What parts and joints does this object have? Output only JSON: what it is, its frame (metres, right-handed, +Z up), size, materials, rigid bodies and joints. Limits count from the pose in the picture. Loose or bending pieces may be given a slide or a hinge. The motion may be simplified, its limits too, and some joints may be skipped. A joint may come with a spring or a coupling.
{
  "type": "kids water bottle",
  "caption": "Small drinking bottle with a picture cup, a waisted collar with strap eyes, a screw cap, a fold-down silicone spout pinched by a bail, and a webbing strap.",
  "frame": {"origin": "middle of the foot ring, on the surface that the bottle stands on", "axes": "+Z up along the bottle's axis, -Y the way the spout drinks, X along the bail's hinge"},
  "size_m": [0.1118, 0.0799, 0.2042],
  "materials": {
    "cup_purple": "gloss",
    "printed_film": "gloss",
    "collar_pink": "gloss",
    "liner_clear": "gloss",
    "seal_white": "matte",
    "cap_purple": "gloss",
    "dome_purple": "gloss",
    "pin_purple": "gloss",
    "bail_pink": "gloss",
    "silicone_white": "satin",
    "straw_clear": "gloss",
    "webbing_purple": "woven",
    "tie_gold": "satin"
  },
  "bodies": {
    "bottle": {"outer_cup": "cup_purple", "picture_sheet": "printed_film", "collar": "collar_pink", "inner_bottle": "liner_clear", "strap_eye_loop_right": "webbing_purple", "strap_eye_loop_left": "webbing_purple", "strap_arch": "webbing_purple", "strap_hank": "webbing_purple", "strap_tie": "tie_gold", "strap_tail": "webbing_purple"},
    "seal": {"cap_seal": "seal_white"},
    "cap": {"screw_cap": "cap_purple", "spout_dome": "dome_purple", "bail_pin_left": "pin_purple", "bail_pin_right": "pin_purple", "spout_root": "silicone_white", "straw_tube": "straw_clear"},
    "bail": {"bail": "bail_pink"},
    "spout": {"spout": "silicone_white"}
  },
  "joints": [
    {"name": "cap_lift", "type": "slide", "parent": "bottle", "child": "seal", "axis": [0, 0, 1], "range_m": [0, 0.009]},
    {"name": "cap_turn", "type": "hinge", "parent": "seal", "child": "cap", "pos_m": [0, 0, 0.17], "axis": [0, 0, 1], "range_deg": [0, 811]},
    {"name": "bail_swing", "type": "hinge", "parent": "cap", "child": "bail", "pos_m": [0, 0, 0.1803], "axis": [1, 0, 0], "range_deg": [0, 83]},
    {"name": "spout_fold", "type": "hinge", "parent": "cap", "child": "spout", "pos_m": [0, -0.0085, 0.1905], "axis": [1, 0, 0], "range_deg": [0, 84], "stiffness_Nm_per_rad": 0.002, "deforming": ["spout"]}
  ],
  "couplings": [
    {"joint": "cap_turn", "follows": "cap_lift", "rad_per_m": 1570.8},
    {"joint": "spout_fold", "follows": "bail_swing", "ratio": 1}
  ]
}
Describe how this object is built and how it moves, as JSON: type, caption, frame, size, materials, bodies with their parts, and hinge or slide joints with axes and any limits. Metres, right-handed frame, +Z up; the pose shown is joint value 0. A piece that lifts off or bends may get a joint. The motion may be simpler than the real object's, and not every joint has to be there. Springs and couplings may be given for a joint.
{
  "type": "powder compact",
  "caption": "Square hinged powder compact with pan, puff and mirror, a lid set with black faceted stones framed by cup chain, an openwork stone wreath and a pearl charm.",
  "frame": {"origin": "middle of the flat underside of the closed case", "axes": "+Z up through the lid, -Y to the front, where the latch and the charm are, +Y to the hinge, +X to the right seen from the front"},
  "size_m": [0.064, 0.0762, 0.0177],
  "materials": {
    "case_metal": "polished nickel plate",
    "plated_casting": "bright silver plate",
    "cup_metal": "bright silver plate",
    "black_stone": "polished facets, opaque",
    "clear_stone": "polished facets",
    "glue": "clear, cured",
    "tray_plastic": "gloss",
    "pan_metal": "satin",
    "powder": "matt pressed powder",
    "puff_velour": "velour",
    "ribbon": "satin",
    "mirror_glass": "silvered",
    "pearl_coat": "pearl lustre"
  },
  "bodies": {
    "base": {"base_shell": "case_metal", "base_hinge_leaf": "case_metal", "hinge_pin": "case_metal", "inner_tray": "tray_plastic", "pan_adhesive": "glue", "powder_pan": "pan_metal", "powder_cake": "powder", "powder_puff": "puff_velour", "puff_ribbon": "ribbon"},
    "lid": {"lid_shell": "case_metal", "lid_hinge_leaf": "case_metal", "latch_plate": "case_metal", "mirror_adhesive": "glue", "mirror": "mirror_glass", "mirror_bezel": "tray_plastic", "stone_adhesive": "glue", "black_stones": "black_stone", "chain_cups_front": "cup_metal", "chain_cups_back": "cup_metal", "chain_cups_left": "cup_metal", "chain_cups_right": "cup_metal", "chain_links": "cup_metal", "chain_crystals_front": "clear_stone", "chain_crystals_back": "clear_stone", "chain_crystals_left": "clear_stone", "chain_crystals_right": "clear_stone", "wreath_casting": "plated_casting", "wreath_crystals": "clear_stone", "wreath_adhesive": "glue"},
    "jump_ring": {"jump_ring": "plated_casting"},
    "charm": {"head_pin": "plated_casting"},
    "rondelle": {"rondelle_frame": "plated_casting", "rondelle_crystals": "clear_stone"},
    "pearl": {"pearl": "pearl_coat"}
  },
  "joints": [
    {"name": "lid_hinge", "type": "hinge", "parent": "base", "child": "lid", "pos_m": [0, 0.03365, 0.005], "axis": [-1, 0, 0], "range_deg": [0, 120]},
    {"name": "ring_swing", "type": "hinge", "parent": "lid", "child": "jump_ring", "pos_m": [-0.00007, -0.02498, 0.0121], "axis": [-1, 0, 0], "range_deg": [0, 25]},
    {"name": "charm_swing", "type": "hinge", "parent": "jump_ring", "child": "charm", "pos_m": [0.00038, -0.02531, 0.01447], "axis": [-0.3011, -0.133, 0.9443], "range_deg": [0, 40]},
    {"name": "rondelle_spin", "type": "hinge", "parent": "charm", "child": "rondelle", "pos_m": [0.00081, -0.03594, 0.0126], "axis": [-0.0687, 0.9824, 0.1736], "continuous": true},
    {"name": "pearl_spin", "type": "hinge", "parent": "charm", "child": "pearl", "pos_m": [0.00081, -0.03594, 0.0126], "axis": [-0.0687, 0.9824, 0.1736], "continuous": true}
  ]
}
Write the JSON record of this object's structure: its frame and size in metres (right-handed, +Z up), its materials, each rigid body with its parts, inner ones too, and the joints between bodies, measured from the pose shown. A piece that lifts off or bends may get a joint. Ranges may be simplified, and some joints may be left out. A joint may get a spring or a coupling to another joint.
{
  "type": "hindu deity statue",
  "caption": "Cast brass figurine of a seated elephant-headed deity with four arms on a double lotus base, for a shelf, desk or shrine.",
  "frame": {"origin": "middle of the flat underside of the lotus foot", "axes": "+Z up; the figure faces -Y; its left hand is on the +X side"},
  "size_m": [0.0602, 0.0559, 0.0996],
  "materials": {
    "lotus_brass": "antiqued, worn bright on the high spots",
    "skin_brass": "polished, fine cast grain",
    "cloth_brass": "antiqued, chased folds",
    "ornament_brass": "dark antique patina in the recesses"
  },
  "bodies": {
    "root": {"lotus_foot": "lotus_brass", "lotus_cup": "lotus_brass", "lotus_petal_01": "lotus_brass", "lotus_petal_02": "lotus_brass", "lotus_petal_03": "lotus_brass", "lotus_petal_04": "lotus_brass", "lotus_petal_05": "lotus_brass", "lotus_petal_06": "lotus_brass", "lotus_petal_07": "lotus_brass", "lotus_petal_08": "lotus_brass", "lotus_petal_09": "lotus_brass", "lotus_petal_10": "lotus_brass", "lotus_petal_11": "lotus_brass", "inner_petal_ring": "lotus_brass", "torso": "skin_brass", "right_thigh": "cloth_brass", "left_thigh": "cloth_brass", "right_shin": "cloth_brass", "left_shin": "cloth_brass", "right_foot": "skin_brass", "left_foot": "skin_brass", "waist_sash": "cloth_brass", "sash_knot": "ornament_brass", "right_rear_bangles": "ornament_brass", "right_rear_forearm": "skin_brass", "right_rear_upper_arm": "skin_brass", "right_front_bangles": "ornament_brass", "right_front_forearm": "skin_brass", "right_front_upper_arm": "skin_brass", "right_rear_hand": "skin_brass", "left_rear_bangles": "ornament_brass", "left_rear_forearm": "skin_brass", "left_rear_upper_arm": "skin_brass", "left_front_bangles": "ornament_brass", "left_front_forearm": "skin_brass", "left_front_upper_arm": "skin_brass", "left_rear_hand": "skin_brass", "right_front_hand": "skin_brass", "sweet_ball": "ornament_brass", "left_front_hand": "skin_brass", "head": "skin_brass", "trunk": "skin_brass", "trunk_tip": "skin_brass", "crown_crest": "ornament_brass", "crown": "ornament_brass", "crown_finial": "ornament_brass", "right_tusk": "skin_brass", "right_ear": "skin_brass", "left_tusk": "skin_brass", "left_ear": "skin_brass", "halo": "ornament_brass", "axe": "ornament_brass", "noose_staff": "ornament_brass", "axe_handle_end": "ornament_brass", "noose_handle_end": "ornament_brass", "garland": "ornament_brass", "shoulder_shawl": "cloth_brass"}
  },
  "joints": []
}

CHALLENGE: Select the lines in this material that hold the word "axes", leaving none out.

RESULT OF THIS EXERCISE:
  "frame": {"origin": "middle of the foot ring, on the surface that the bottle stands on", "axes": "+Z up along the bottle's axis, -Y the way the spout drinks, X along the bail's hinge"},
Describe how this object is built and how it moves, as JSON: type, caption, frame, size, materials, bodies with their parts, and hinge or slide joints with axes and any limits. Metres, right-handed frame, +Z up; the pose shown is joint value 0. A piece that lifts off or bends may get a joint. The motion may be simpler than the real object's, and not every joint has to be there. Springs and couplings may be given for a joint.
  "frame": {"origin": "middle of the flat underside of the closed case", "axes": "+Z up through the lid, -Y to the front, where the latch and the charm are, +Y to the hinge, +X to the right seen from the front"},
  "frame": {"origin": "middle of the flat underside of the lotus foot", "axes": "+Z up; the figure faces -Y; its left hand is on the +X side"},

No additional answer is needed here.